— START OF DATASET CONTENT —

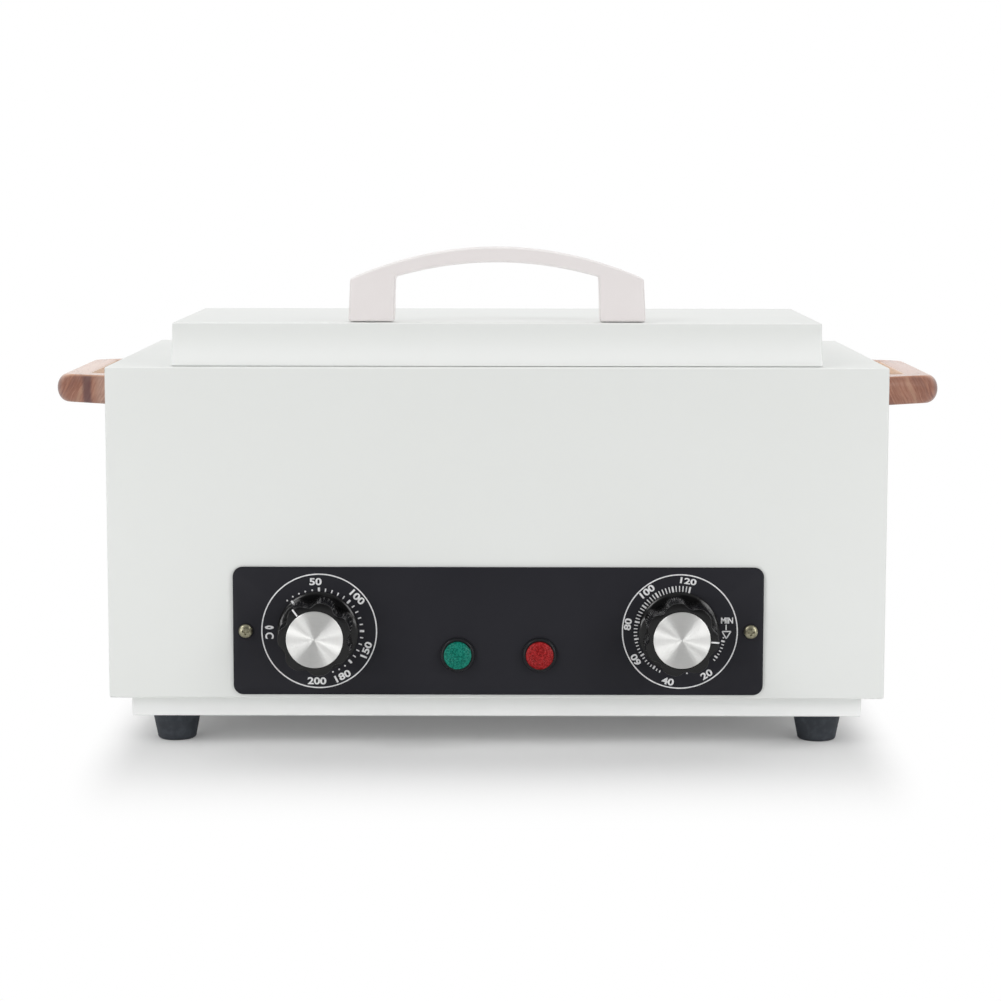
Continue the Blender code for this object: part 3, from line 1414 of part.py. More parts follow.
def parabola(half, low, high, steps):
    """Points of an arch from its right foot over the crown to its left foot."""
    points = []
    for index in range(steps + 1):
        u = half * (1 - 2 * index / steps)
        points.append((u, high - (high - low) * (u / half) ** 2))
    return points


def make_lid_handle(finishes):
    """The arched handle on the lid, with screw holes in its legs."""
    base = LID_TOP + FIT
    foot = ARCH_LENGTH / 2
    shoulder = foot - ARCH_DRAFT
    inner_foot = foot - ARCH_LEG
    inner_shoulder = inner_foot - ARCH_DRAFT / 2
    outline = [(foot, base)]
    outline += parabola(shoulder, LID_TOP + ARCH_SHOULDER, LID_TOP + ARCH_PEAK, ARCH_STEPS)
    outline += [(-foot, base), (-inner_foot, base)]
    under = parabola(
        inner_shoulder, LID_TOP + ARCH_INNER_SHOULDER, LID_TOP + ARCH_INNER_PEAK, ARCH_STEPS
    )
    outline += reversed(under)
    outline += [(inner_foot, base)]
    half = ARCH_THICKNESS / 2
    handle = prism("lid_handle", outline, "Y", ARCH_Y - half, ARCH_Y + half)
    soften(handle, ARCH_EDGE)
    for x in (-ARCH_SCREW_X, ARCH_SCREW_X):
        radius = LARGE_SHANK_RADIUS + SCREW_PLAY
        depth = LID_TOP + LID_SCREW_LENGTH + FIT
        cut(handle, rod("hole", "Z", (x, ARCH_Y), radius, LID_TOP - OVERRUN, depth))
    return finish(handle, finishes["handle_white"], ROUND_SHADING)


def make_lid_screws(finishes):
    """Two screws from inside the lid into its handle."""
    screw = screw_mesh(
        "lid_handle_screw",
        LARGE_HEAD_RADIUS,
        LARGE_HEAD_HEIGHT,
        LARGE_SHANK_RADIUS,
        LID_SCREW_LENGTH,
        crossed=False,
    )
    seat = LID_CEILING - FIT
    places = (("left", (-ARCH_SCREW_X, ARCH_Y, seat)), ("right", (ARCH_SCREW_X, ARCH_Y, seat)))
    return place_screws("lid_handle_screw_", screw, places, (0, 0, 0), finishes["zinc_steel"])


def make_lid(finishes):
    """The lid with all that swings with it."""
    pieces = [
        make_lid_shell(finishes),
        make_lid_liner(finishes),
        make_lid_insulation(finishes),
        make_lid_handle(finishes),
    ]
    pieces += make_lid_screws(finishes)
    for side, sign in (("left", -1), ("right", 1)):
        pieces.append(make_hinge(side, sign * (LID_WIDTH / 2 - HINGE_INSET), finishes))
    marker = axis_marker("lid_hinge_axis", (0, HINGE_Y, HINGE_Z))
    hang_on(marker, pieces)


# Side handles


def side_outline():
    """Plan of a side handle as rows of reach, place along the side, and edge rounding."""
    foot = SIDE_FOOT_LENGTH / 2
    grip = SIDE_GRIP_LENGTH / 2
    corner = SIDE_CORNER
    lean = math.atan2(foot - grip, SIDE_REACH - corner)
    rows = [(FIT, -foot, SIDE_EASE)]
    for u, v in arc((SIDE_REACH - corner, corner - grip), corner, lean - math.pi / 2, 0, 5):
        rows.append((u, v, SIDE_BULGE))
    for u, v in arc((SIDE_REACH - corner, grip - corner), corner, 0, math.pi / 2 - lean, 5):
        rows.append((u, v, SIDE_BULGE))
    rows.append((FIT, foot, SIDE_EASE))
    opening = foot - SIDE_LEG
    inner = SIDE_REACH - SIDE_GRIP
    bend = SIDE_INNER_CORNER
    rows.append((FIT, opening, SIDE_EASE))
    for u, v in arc((inner - bend, opening - bend), bend, math.pi / 2, 0, 4):
        rows.append((u, v, SIDE_EASE))
    for u, v in arc((inner - bend, bend - opening), bend, 0, -math.pi / 2, 4):
        rows.append((u, v, SIDE_EASE))
    rows.append((FIT, -opening, SIDE_EASE))
    return rows


def inward(rows):
    """Unit directions that point into a closed plan, one for each of its rows."""
    result = []
    count = len(rows)
    for index in range(count):
        before = rows[index - 1]
        after = rows[(index + 1) % count]
        along = Vector((after[0] - before[0], after[1] - before[1])).normalized()
        result.append(Vector((-along.y, along.x)))
    return result


def make_side_handle(name, sign, finishes):
    """A wooden side handle with a bulged grip and two screw holes."""
    rows = side_outline()
    insides = inward(rows)
    rings = []
    for level in range(SIDE_LEVELS + 1):
        tilt = -math.pi / 2 + math.pi * level / SIDE_LEVELS
        z = SIDE_Z + SIDE_HEIGHT / 2 * math.sin(tilt)
        ring = []
        for (reach, along, rounding), inside in zip(rows, insides):
            draw = rounding * (1 - math.cos(tilt))
            u = max(reach + inside.x * draw, FIT)
            v = along + inside.y * draw
            ring.append(Vector((sign * (BODY_SIDE + u), SIDE_Y + v, z)))
        rings.append(ring)
    handle = loft(name, rings)
    half = SIDE_FOOT_LENGTH / 2 - SIDE_SCREW_INSET
    for y in (SIDE_Y - half, SIDE_Y + half):
        radius = LARGE_SHANK_RADIUS + SCREW_PLAY
        near = sign * (BODY_SIDE - OVERRUN)
        far = sign * (BODY_SIDE + SIDE_SCREW_LENGTH + FIT)
        cut(handle, rod("hole", "X", (y, SIDE_Z), radius, near, far))
    return finish(handle, finishes["walnut"], ROUND_SHADING)


def make_side_handles(finishes):
    """Both side handles and the four screws that hold them from inside."""
    screw = screw_mesh(
        "side_screw",
        LARGE_HEAD_RADIUS,
        LARGE_HEAD_HEIGHT,
        LARGE_SHANK_RADIUS,
        SIDE_SCREW_LENGTH,
        crossed=False,
    )
    finish(screw, finishes["zinc_steel"], ROUND_SHADING)
    seat = BODY_SIDE - SHEET - FIT
    for name, place in side_screw_places(seat, SIDE_Z):
        turn = math.copysign(math.pi / 2, place[0])
        copy_of(screw, "side_handle_screw_" + name, place, (0, turn, 0))
    bpy.data.objects.remove(screw, do_unlink=True)
    make_side_handle("side_handle_left", -1, finishes)
    make_side_handle("side_handle_right", 1, finishes)


def main():
    """Build the whole sterilizer."""
    clear_scene()
    finishes = make_finishes()
    make_body_shell(finishes)
    make_base_plate(finishes)
    make_feet(finishes)
    make_base_screws(finishes)
    make_control_panel(finishes)
    make_thermostat_body(finishes)
    make_timer_body(finishes)
    make_dial("thermostat", THERMOSTAT_X, THERMOSTAT_REST, finishes)
    make_dial("timer", TIMER_X, TIMER_REST, finishes)
    for colour, x in lamp_places():
        make_lamp(colour, x, finishes)
    make_tank(finishes)
    make_heater_element(finishes)
    make_heater_clamp(finishes)
    make_insulation_jacket(finishes)
    make_heat_shield(finishes)
    make_thermal_cutout(finishes)
    make_capillary_sensor(finishes)
    make_power_inlet(finishes)
    make_terminal_block(finishes)
    make_wiring_loom(finishes)
    make_lid(finishes)
    make_side_handles(finishes)


main()
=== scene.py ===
"""Studio scene of a benchtop dry heat sterilizer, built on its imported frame."""

import json
import math

import bmesh
import bpy
from mathutils import Matrix, Vector


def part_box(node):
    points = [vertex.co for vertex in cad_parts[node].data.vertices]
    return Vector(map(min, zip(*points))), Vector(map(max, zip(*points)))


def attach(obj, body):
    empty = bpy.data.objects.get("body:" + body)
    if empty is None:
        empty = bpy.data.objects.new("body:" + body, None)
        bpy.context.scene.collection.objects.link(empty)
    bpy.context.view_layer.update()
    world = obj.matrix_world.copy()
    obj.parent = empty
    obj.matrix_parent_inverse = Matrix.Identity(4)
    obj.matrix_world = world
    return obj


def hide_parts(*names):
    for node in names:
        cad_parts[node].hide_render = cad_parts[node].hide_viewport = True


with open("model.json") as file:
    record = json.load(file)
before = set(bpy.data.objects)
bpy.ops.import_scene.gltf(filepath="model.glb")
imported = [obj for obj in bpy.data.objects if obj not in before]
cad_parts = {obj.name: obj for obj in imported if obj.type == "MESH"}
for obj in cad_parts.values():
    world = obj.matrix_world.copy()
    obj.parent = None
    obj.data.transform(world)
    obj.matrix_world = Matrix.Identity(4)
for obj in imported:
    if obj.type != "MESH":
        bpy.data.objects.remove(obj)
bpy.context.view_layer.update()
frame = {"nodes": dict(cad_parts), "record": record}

MM = 0.001
FIT = 0.3 * MM
SHEET = 1.0 * MM
THIN_SHEET = 0.8 * MM
OVERRUN = 2 * MM
FOLD = 0.9 * MM
LID_FLARE = 0.6 * MM
LID_FRONT_FLARE = 1.3 * MM
SCREW_HOLE = 2.3 * MM
SIDES = {"left": -1, "right": 1}

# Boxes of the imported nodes, from which the new pieces take their places

BODY_LOW, BODY_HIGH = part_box("body_shell")
PLINTH_LOW, PLINTH_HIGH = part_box("base_plate")
LID_LOW, LID_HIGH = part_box("lid_shell")
PANEL_LOW, PANEL_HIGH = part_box("control_panel")
TANK_LOW, TANK_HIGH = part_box("tank")
ARCH_LOW, ARCH_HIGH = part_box("lid_handle")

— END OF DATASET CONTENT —

### WHAT IS EXPECTED
Transcribe the lines above from the one with "TIMER_X, TIMER_REST, finishes)" through the one with "bpy.data.objects.remove(obj)". Include both ends and leave out every other line.

### RESPONSE TO THIS EXERCISE
    make_dial("timer", TIMER_X, TIMER_REST, finishes)
    for colour, x in lamp_places():
        make_lamp(colour, x, finishes)
    make_tank(finishes)
    make_heater_element(finishes)
    make_heater_clamp(finishes)
    make_insulation_jacket(finishes)
    make_heat_shield(finishes)
    make_thermal_cutout(finishes)
    make_capillary_sensor(finishes)
    make_power_inlet(finishes)
    make_terminal_block(finishes)
    make_wiring_loom(finishes)
    make_lid(finishes)
    make_side_handles(finishes)


main()
=== scene.py ===
"""Studio scene of a benchtop dry heat sterilizer, built on its imported frame."""

import json
import math

import bmesh
import bpy
from mathutils import Matrix, Vector


def part_box(node):
    points = [vertex.co for vertex in cad_parts[node].data.vertices]
    return Vector(map(min, zip(*points))), Vector(map(max, zip(*points)))


def attach(obj, body):
    empty = bpy.data.objects.get("body:" + body)
    if empty is None:
        empty = bpy.data.objects.new("body:" + body, None)
        bpy.context.scene.collection.objects.link(empty)
    bpy.context.view_layer.update()
    world = obj.matrix_world.copy()
    obj.parent = empty
    obj.matrix_parent_inverse = Matrix.Identity(4)
    obj.matrix_world = world
    return obj


def hide_parts(*names):
    for node in names:
        cad_parts[node].hide_render = cad_parts[node].hide_viewport = True


with open("model.json") as file:
    record = json.load(file)
before = set(bpy.data.objects)
bpy.ops.import_scene.gltf(filepath="model.glb")
imported = [obj for obj in bpy.data.objects if obj not in before]
cad_parts = {obj.name: obj for obj in imported if obj.type == "MESH"}
for obj in cad_parts.values():
    world = obj.matrix_world.copy()
    obj.parent = None
    obj.data.transform(world)
    obj.matrix_world = Matrix.Identity(4)
for obj in imported:
    if obj.type != "MESH":
        bpy.data.objects.remove(obj)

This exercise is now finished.